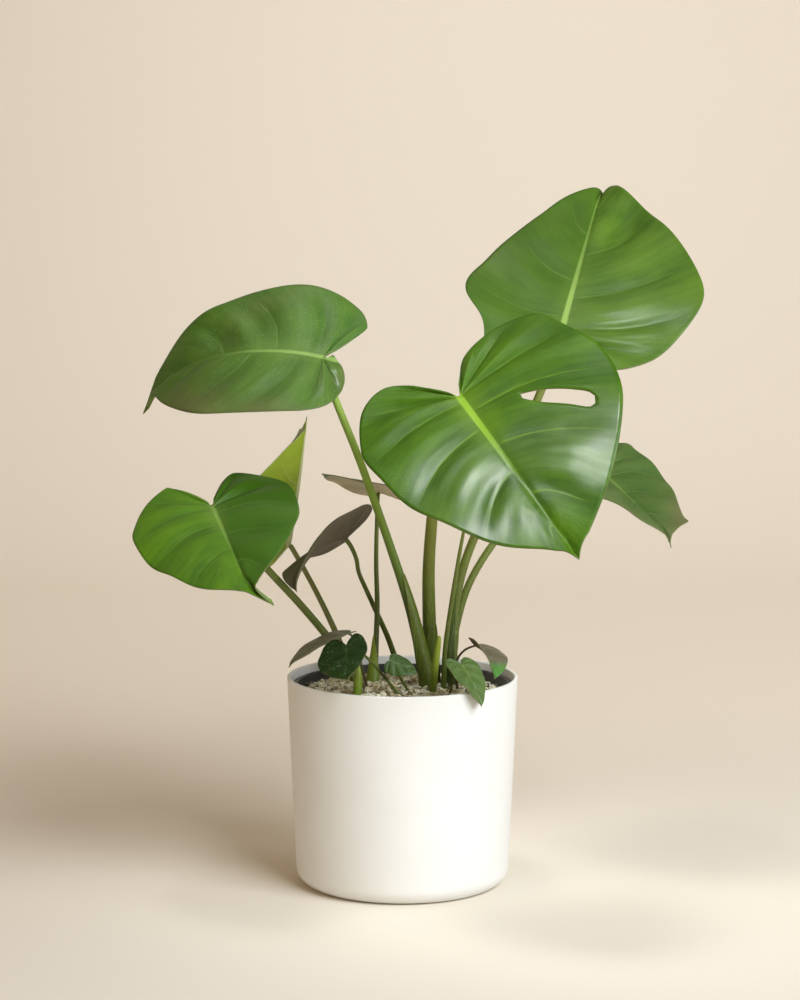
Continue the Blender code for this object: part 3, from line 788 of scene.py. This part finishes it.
def veinMasks(finish, shape, look):
    spot, place, out = finish.map("veins")
    flat, share, across = finish.map("metres")
    side = out * 2 - 1
    reach = side.size()
    fromRib = (across - 0.5).size() * shape["length"]
    ribHalf = look["ribWidth"] * (1.05 - 0.9 * share).math("MAXIMUM", 0.12)
    rib = 1 - (fromRib / ribHalf).step(0.55, 1.15)
    left = side.math("GREATER_THAN", 0.0)
    phase = place * shape["veins"] + (1 - left) * 0.45
    away = 0.5 - (phase.part() - 0.5).size()  # 0 on a side vein, 0.5 between two
    width = 0.02 * (1.25 - reach)
    vein = 1 - (away / width).step(0.4, 1.6)
    vein = vein * reach.step(0.02, 0.1) * (1 - reach.step(0.72, 0.97))
    drawn = finish.node("ShaderNodeMapping", None, {"Vector": spot, "Scale": (75, 5, 1)})
    streaks = finish.noise(drawn, 1, 3)
    return flat, share, side, rib, vein, away, streaks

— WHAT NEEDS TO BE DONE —
Copy out the full material exactly as it appears.

— SOLUTION FOR THIS TASK —
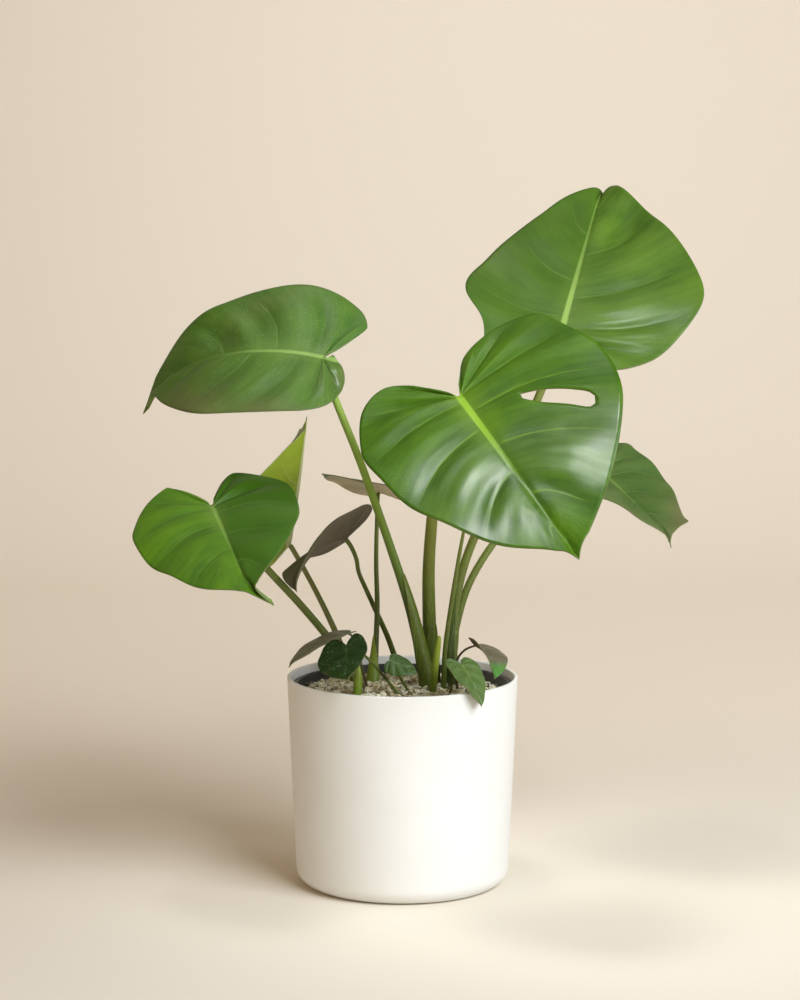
Continue the Blender code for this object: part 3, from line 788 of scene.py. This part finishes it.
def veinMasks(finish, shape, look):
    spot, place, out = finish.map("veins")
    flat, share, across = finish.map("metres")
    side = out * 2 - 1
    reach = side.size()
    fromRib = (across - 0.5).size() * shape["length"]
    ribHalf = look["ribWidth"] * (1.05 - 0.9 * share).math("MAXIMUM", 0.12)
    rib = 1 - (fromRib / ribHalf).step(0.55, 1.15)
    left = side.math("GREATER_THAN", 0.0)
    phase = place * shape["veins"] + (1 - left) * 0.45
    away = 0.5 - (phase.part() - 0.5).size()  # 0 on a side vein, 0.5 between two
    width = 0.02 * (1.25 - reach)
    vein = 1 - (away / width).step(0.4, 1.6)
    vein = vein * reach.step(0.02, 0.1) * (1 - reach.step(0.72, 0.97))
    drawn = finish.node("ShaderNodeMapping", None, {"Vector": spot, "Scale": (75, 5, 1)})
    streaks = finish.noise(drawn, 1, 3)
    return flat, share, side, rib, vein, away, streaks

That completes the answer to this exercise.